Cette différence d'attitude prouve que les deux savoirs ne s'opposent pas, car ils ne suivent pas la même direction. Pour bien faire saisir cette différence de trajectoire, Platon distingue ce qu'il nomme la « pensée discursive » de ce qu'il nomme la « pensée dialectique ». le modèle de la pensée discursive est la pensée mathématique. On peut donc comprendre que cette « pensée discursive » désigne rien de moins pour Platon que la méthode démonstrative. En effet, dit Platon, la pensée discursive procède à partir de principes, dont elle déduit des conclusions. En ce sens, nous pouvons dire que la pensée discursive « progresse ». Tout le savoir mathématique est ainsi basé sur un certain nombre de principes non démontrés (les axiomes), à partir desquels ont pourra déduire tout le reste (les théorèmes). Plus on découvre de théorèmes, plus le savoir mathématique progresse. Aujourd'hui, on parlerait des mathématiques comme d'un « système axiomatique », afin de faire bien comprendre que les axiomes sont la condition de tout le reste. Puisque les propositions mathématiques sont déduites les unes des autres, elles forment ensemble un système très cohérent. Mais en contrepartie, la vérité de tout cet édifice repose sur des principes qui ne sont pas interrogés. Raison pour laquelle Platon hésite à donner à la pensée discursive le nom de « science » (épistémé) : « car si, d'une part, le principe n'est pas connu et si, d'autre part, la conclusion et les médiations sont déduites de ce que l'on ne connaît pas, le moyen de jamais faire d'une cohérence de ce genre une science ? ».

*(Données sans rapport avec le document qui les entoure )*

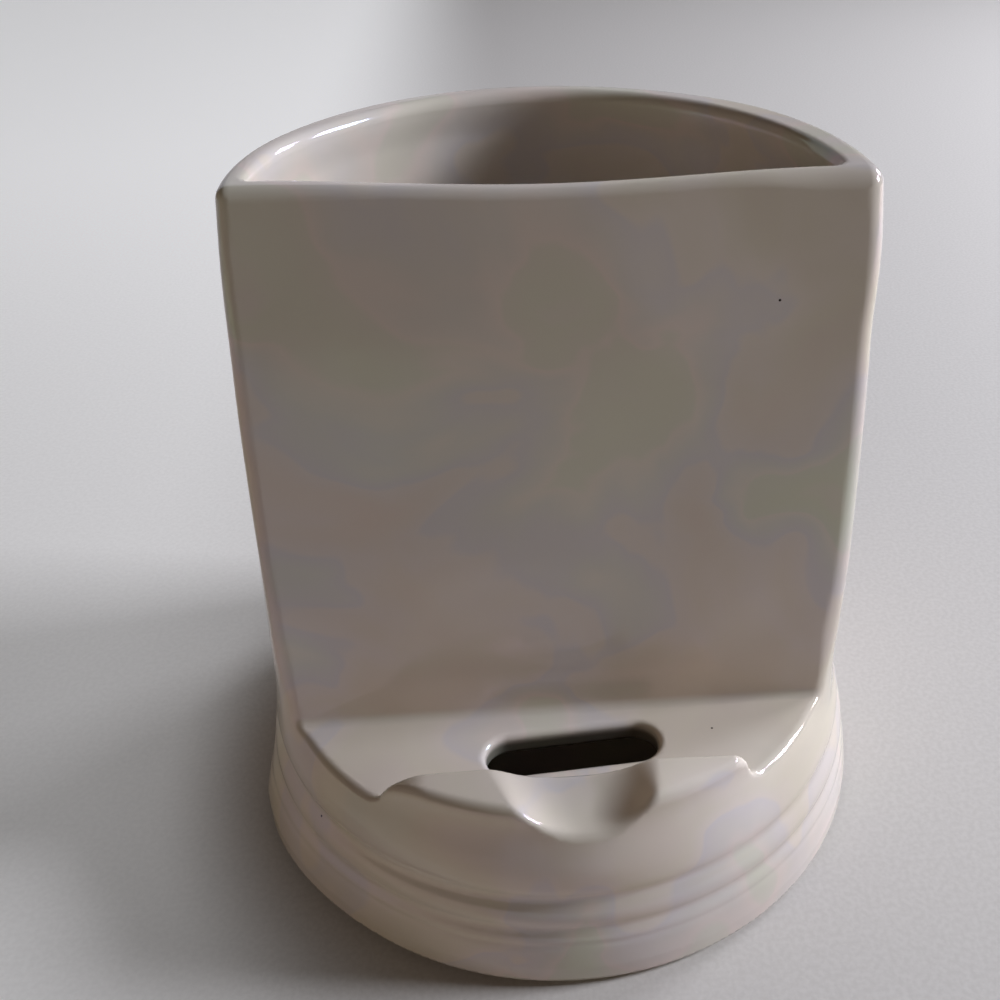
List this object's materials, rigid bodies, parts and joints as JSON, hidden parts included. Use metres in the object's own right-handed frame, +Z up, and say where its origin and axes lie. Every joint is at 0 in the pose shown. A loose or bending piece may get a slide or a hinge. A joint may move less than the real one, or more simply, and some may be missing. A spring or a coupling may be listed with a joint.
{
  "type": "utensil holder",
  "caption": "Round glazed ceramic utensil crock with a flat leaning panel, a ledge with a cable slot and a raised lip that props a tablet, a ribbed base and soft foot pads.",
  "frame": {"origin": "on the table, under the middle of the round base, at the underside of the foot pads", "axes": "+Z up, +Y away from the flat panel towards the round back, +X to the right of someone facing the panel"},
  "size_m": [0.17, 0.17, 0.175],
  "materials": {
    "pearl_glaze": "glossy off-white glaze with a faint pearl lustre",
    "foot_pad": "matt soft silicone"
  },
  "bodies": {
    "root": {"crock_body": "pearl_glaze", "foot_pad_back_left": "foot_pad", "foot_pad_back_right": "foot_pad", "foot_pad_front_left": "foot_pad", "foot_pad_front_right": "foot_pad"}
  },
  "joints": []
}
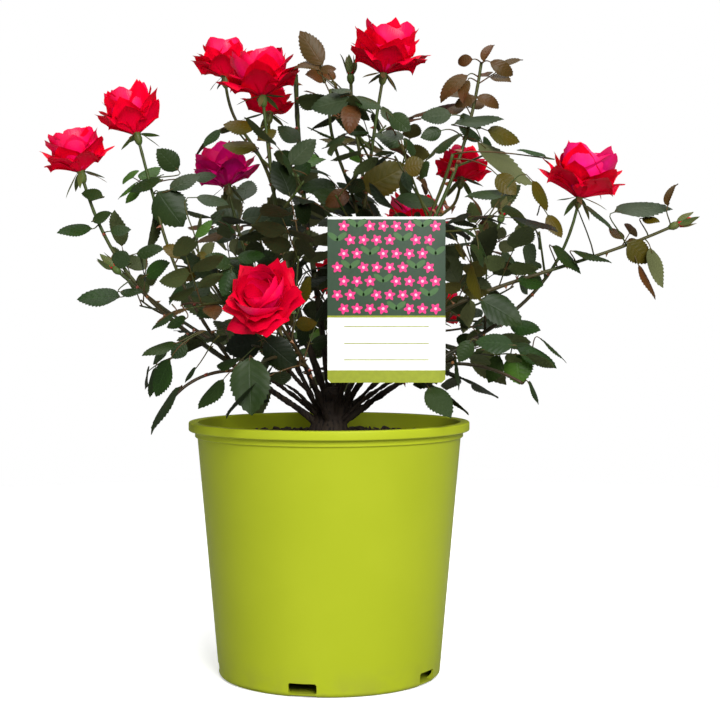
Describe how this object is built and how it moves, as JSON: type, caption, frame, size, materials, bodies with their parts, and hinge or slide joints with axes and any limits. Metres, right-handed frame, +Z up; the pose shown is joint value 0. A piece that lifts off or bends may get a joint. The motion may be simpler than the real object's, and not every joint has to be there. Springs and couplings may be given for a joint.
{
  "type": "rose bush in a nursery pot",
  "caption": "Bushy garden rose with double pink-red blooms and compound leaves on thin canes, growing in a round lime green nursery pot, with a hang tag; stands free as a patio or garden plant.",
  "frame": {"origin": "centre of the pot's flat underside", "axes": "+Z up, -Y is the front, where the hang tag faces, and +X is to the right seen from the front"},
  "size_m": [0.5345, 0.4189, 0.5444],
  "materials": {
    "pot": "lime green moulded plastic, low sheen",
    "soil": "dark, damp bark-based potting mix",
    "bark": "dark brown, rough bark at the trunk",
    "cane": "olive green cane with a faint waxy sheen, browner with age",
    "leaf": "satin dark green leaves with paler undersides; young leaves bronze",
    "petal": "soft velvety petals, cherry red to hot pink",
    "tag": "printed plastic card, slightly glossy"
  },
  "bodies": {
    "root": {"pot": "pot", "soil": "soil", "trunk": "bark", "tag": "tag", "bough_left": "cane", "bough_low_left": "cane", "bough_front_left": "cane", "bough_front": "cane", "bough_front_right": "cane", "bough_low_right": "cane", "bough_far_right": "cane", "bough_right": "cane", "bough_back_right": "cane", "bough_back": "cane", "bough_back_low": "cane", "bough_back_mid": "cane", "bough_back_left": "cane", "bough_side_left": "cane", "bough_top_left": "cane", "bough_pruned": "cane", "bough_top": "cane", "bough_thorny": "cane", "foliage_left": "leaf", "foliage_low_left": "leaf", "foliage_front_left": "leaf", "foliage_front": "leaf", "foliage_front_right": "leaf", "foliage_low_right": "leaf", "foliage_far_right": "leaf", "foliage_right": "leaf", "foliage_back_right": "leaf", "foliage_back": "leaf", "foliage_back_low": "leaf", "foliage_back_mid": "leaf", "foliage_back_left": "leaf", "foliage_side_left": "leaf", "foliage_top_left": "leaf", "foliage_top": "leaf", "foliage_thorny": "leaf"}
  },
  "joints": []
}
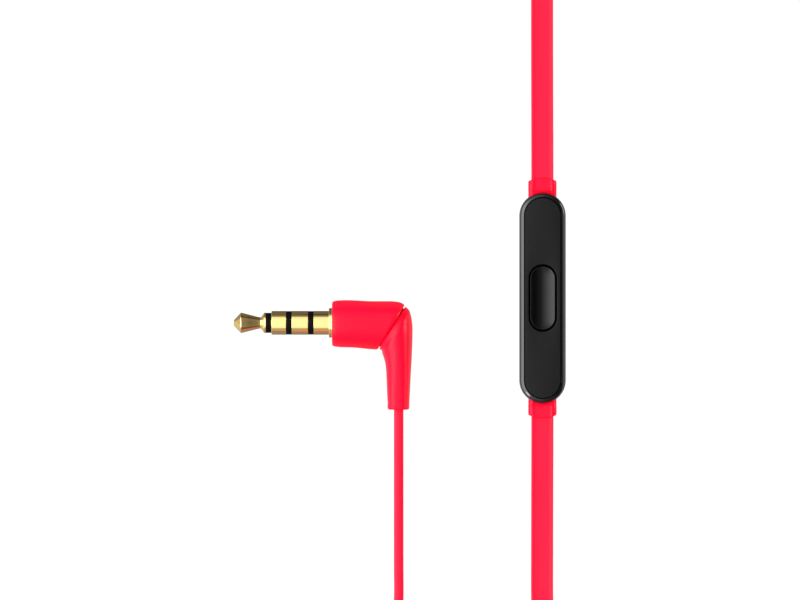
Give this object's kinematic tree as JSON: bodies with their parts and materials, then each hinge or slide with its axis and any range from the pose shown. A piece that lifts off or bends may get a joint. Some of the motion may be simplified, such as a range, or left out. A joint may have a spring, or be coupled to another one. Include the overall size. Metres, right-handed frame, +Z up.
{
  "type": "wired earphones",
  "caption": "Wired in-ear earphones on a flat cable, with an in-line button remote, a Y-splitter and a right-angle jack plug, laid out and coiled on a table.",
  "frame": {"origin": "centre of the remote's flat underside, on the table", "axes": "+Z up from the table, +Y along the remote towards the right earbud, +X to the right with the plug on the -X side"},
  "size_m": [0.0488, 0.2215, 0.012],
  "materials": {
    "plug_gold": "polished gold plate",
    "plug_black": "smooth",
    "inner_plastic": "moulded",
    "red_rubber": "satin elastomer",
    "gloss_black": "gloss",
    "satin_black": "satin",
    "gloss_red": "gloss",
    "steel": "stamped",
    "board": "solder mask",
    "soft_black": "matte",
    "mesh": "woven",
    "silicone": "satin silicone",
    "magnet": "nickel plate",
    "film": "film",
    "copper": "enamelled wire",
    "cable_red": "satin elastomer"
  },
  "bodies": {
    "body": {"plug_tip": "plug_gold", "plug_insulator_front": "plug_black", "plug_ring_front": "plug_gold", "plug_insulator_middle": "plug_black", "plug_ring_rear": "plug_gold", "plug_insulator_rear": "plug_black", "plug_sleeve": "plug_gold", "plug_inner_block": "inner_plastic", "plug_barrel_cover": "red_rubber", "plug_elbow_cover": "red_rubber", "remote_rear_shell": "gloss_black", "remote_front_shell": "gloss_black", "remote_face_plate": "satin_black", "switch_dome": "steel", "switch_body": "steel", "remote_circuit_board": "board", "microphone": "steel", "microphone_gasket": "soft_black", "remote_collar_upper": "red_rubber", "remote_collar_lower": "red_rubber", "splitter_shell_left": "gloss_black", "splitter_shell_right": "gloss_black", "splitter_joint_board": "board", "splitter_collar_main": "red_rubber", "splitter_collar_ear": "red_rubber", "right_rear_cap": "satin_black", "right_rear_housing": "gloss_black", "right_front_housing": "gloss_red", "right_nozzle_mesh": "mesh", "right_driver_frame": "steel", "right_driver_yoke": "steel", "right_driver_magnet": "magnet", "right_strain_relief": "red_rubber", "left_rear_cap": "satin_black", "left_rear_housing": "gloss_black", "left_front_housing": "gloss_red", "left_nozzle_mesh": "mesh", "left_driver_frame": "steel", "left_driver_yoke": "steel", "left_driver_magnet": "magnet", "left_strain_relief": "red_rubber", "main_cable_lead": "cable_red", "main_cable_coil": "cable_red", "main_cable_tail": "cable_red", "right_cable_head": "cable_red", "right_cable_coil": "cable_red", "right_cable_lower": "cable_red", "right_cable_upper": "cable_red", "left_cable_head": "cable_red", "left_cable_coil": "cable_red", "left_cable_end": "cable_red", "cable_ties": "soft_black"},
    "remote_button": {"remote_button": "gloss_black"},
    "right_tip": {"right_ear_tip": "silicone"},
    "left_tip": {"left_ear_tip": "silicone"},
    "right_cone": {"right_diaphragm": "film", "right_voice_coil": "copper"},
    "left_cone": {"left_diaphragm": "film", "left_voice_coil": "copper"}
  },
  "joints": [
    {"name": "button_press", "type": "slide", "parent": "body", "child": "remote_button", "axis": [0, 0, -1], "range_m": [0, 0.0003], "stiffness_N_per_m": 800, "deforming": ["switch_dome"]},
    {"name": "right_tip_off", "type": "slide", "parent": "body", "child": "right_tip", "axis": [1, 0, 0], "range_m": [0, 0.006]},
    {"name": "left_tip_off", "type": "slide", "parent": "body", "child": "left_tip", "axis": [1, 0, 0], "range_m": [0, 0.006]},
    {"name": "right_cone_stroke", "type": "slide", "parent": "body", "child": "right_cone", "axis": [1, 0, 0], "range_m": [-0.0001, 0.0001], "stiffness_N_per_m": 300},
    {"name": "left_cone_stroke", "type": "slide", "parent": "body", "child": "left_cone", "axis": [1, 0, 0], "range_m": [-0.0001, 0.0001], "stiffness_N_per_m": 300}
  ]
}
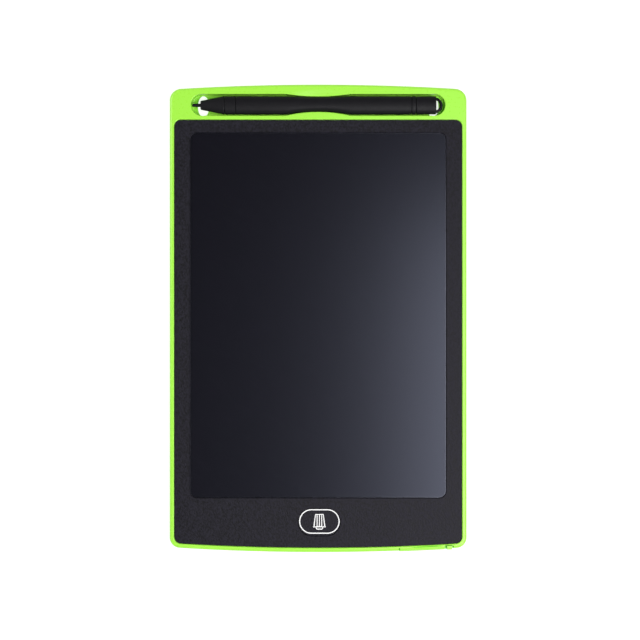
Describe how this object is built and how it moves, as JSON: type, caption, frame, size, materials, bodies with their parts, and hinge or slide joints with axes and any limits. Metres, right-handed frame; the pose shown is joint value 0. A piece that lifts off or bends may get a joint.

Contrairement à la pensée discursive, qui part des principes pour aller vers la conclusion, la pensée dialectique remonte en sens contraire. Elle part des principes, qu'elle traite comme de simples hypothèses, pour remonter vers ce qui les justifie, en cherchant toujours à remonter vers des principes de plus en plus élevés :« Seule la méthode dialectique suit la voie qui mène par le rejet des hypothèses au principe lui-même pour atteindre la certitude, et l’œil de l'âme qui a vraiment été enfoui dans un grossier bourbier, elle l'entraîne doucement et le conduit vers le haut ». Du coup, là où la pensée discursive progresse, il n'est pas absurde de dire que la pensée dialectique elle, régresse. Comme elle cherche les premiers principes, il ne lui est pas possible d'aller de l'avant, vers des conclusions. Etant donné que toute démonstration repose sur un certain nombre de principes qui sont admis, le philosophe ne peut avoir recours à la démonstration car il n'admet comme allant de soi aucun principe définitif. Autrement dit, il sape perpétuellement les propres bases de sa connaissance, en vue de trouver un sol plus profond. Si on reprend l'image cartésienne de l'arbre de la philosophie, on peut remarquer que l'arbre grandit en poussant ses branches vers le haut. Cette croissance de l'arbre symbolise le progrès de la connaissance. Mais il serait absurde de reprocher aux racines de l'arbre de ne pas croître dans la même direction. Les racines se déploient vers le bas, en creusant la terre sous les pieds de l'arbre. Il n'y a donc pas lieu de se plaindre de l'absence de progrès en philosophie, comme si c'était là la marque d'une insuffisance chronique. Si le savoir philosophique (dialectique) ne progresse pas, c'est tout simplement parce qu'il ne suit pas la même trajectoire.